** start **

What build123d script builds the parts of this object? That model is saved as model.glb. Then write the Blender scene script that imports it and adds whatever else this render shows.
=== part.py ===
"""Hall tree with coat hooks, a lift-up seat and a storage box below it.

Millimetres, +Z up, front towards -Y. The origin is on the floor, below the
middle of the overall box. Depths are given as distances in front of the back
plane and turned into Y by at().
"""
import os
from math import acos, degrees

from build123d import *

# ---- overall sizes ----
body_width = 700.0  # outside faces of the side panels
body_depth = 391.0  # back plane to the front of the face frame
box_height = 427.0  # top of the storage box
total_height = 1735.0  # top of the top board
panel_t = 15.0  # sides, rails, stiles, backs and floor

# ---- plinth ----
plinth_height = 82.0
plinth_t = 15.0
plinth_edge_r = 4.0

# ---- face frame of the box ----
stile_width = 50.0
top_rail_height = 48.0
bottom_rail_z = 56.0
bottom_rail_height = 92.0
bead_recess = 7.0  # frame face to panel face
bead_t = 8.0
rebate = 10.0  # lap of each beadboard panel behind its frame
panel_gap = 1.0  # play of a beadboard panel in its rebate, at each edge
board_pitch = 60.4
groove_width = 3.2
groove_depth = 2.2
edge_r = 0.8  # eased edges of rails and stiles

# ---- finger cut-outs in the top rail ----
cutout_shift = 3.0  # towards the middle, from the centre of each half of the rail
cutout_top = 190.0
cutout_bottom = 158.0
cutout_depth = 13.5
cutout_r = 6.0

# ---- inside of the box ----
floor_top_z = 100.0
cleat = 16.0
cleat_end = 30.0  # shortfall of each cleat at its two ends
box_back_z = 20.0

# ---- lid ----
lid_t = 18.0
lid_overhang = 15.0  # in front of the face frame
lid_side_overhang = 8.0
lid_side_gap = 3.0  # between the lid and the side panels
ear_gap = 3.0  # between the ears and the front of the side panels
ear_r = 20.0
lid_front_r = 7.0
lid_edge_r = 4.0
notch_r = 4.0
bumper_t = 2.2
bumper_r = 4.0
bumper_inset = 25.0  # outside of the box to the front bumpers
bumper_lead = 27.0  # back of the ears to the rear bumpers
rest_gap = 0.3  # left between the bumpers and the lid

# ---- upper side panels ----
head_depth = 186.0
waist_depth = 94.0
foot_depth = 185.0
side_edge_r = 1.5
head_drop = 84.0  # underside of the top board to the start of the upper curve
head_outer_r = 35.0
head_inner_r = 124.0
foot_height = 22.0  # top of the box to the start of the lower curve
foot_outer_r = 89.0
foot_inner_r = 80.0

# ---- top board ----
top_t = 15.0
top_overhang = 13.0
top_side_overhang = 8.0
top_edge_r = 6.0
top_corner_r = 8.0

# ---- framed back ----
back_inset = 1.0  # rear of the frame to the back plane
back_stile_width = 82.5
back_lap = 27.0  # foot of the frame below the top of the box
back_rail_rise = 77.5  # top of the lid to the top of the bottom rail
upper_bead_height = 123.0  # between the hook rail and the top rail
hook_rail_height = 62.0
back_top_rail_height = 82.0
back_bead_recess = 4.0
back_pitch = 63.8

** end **

• _EXERCISE_
Write the complete data out, exactly as above.

• _REPLY_
What build123d script builds the parts of this object? That model is saved as model.glb. Then write the Blender scene script that imports it and adds whatever else this render shows.
=== part.py ===
"""Hall tree with coat hooks, a lift-up seat and a storage box below it.

Millimetres, +Z up, front towards -Y. The origin is on the floor, below the
middle of the overall box. Depths are given as distances in front of the back
plane and turned into Y by at().
"""
import os
from math import acos, degrees

from build123d import *

# ---- overall sizes ----
body_width = 700.0  # outside faces of the side panels
body_depth = 391.0  # back plane to the front of the face frame
box_height = 427.0  # top of the storage box
total_height = 1735.0  # top of the top board
panel_t = 15.0  # sides, rails, stiles, backs and floor

# ---- plinth ----
plinth_height = 82.0
plinth_t = 15.0
plinth_edge_r = 4.0

# ---- face frame of the box ----
stile_width = 50.0
top_rail_height = 48.0
bottom_rail_z = 56.0
bottom_rail_height = 92.0
bead_recess = 7.0  # frame face to panel face
bead_t = 8.0
rebate = 10.0  # lap of each beadboard panel behind its frame
panel_gap = 1.0  # play of a beadboard panel in its rebate, at each edge
board_pitch = 60.4
groove_width = 3.2
groove_depth = 2.2
edge_r = 0.8  # eased edges of rails and stiles

# ---- finger cut-outs in the top rail ----
cutout_shift = 3.0  # towards the middle, from the centre of each half of the rail
cutout_top = 190.0
cutout_bottom = 158.0
cutout_depth = 13.5
cutout_r = 6.0

# ---- inside of the box ----
floor_top_z = 100.0
cleat = 16.0
cleat_end = 30.0  # shortfall of each cleat at its two ends
box_back_z = 20.0

# ---- lid ----
lid_t = 18.0
lid_overhang = 15.0  # in front of the face frame
lid_side_overhang = 8.0
lid_side_gap = 3.0  # between the lid and the side panels
ear_gap = 3.0  # between the ears and the front of the side panels
ear_r = 20.0
lid_front_r = 7.0
lid_edge_r = 4.0
notch_r = 4.0
bumper_t = 2.2
bumper_r = 4.0
bumper_inset = 25.0  # outside of the box to the front bumpers
bumper_lead = 27.0  # back of the ears to the rear bumpers
rest_gap = 0.3  # left between the bumpers and the lid

# ---- upper side panels ----
head_depth = 186.0
waist_depth = 94.0
foot_depth = 185.0
side_edge_r = 1.5
head_drop = 84.0  # underside of the top board to the start of the upper curve
head_outer_r = 35.0
head_inner_r = 124.0
foot_height = 22.0  # top of the box to the start of the lower curve
foot_outer_r = 89.0
foot_inner_r = 80.0

# ---- top board ----
top_t = 15.0
top_overhang = 13.0
top_side_overhang = 8.0
top_edge_r = 6.0
top_corner_r = 8.0

# ---- framed back ----
back_inset = 1.0  # rear of the frame to the back plane
back_stile_width = 82.5
back_lap = 27.0  # foot of the frame below the top of the box
back_rail_rise = 77.5  # top of the lid to the top of the bottom rail
upper_bead_height = 123.0  # between the hook rail and the top rail
hook_rail_height = 62.0
back_top_rail_height = 82.0
back_bead_recess = 4.0
back_pitch = 63.8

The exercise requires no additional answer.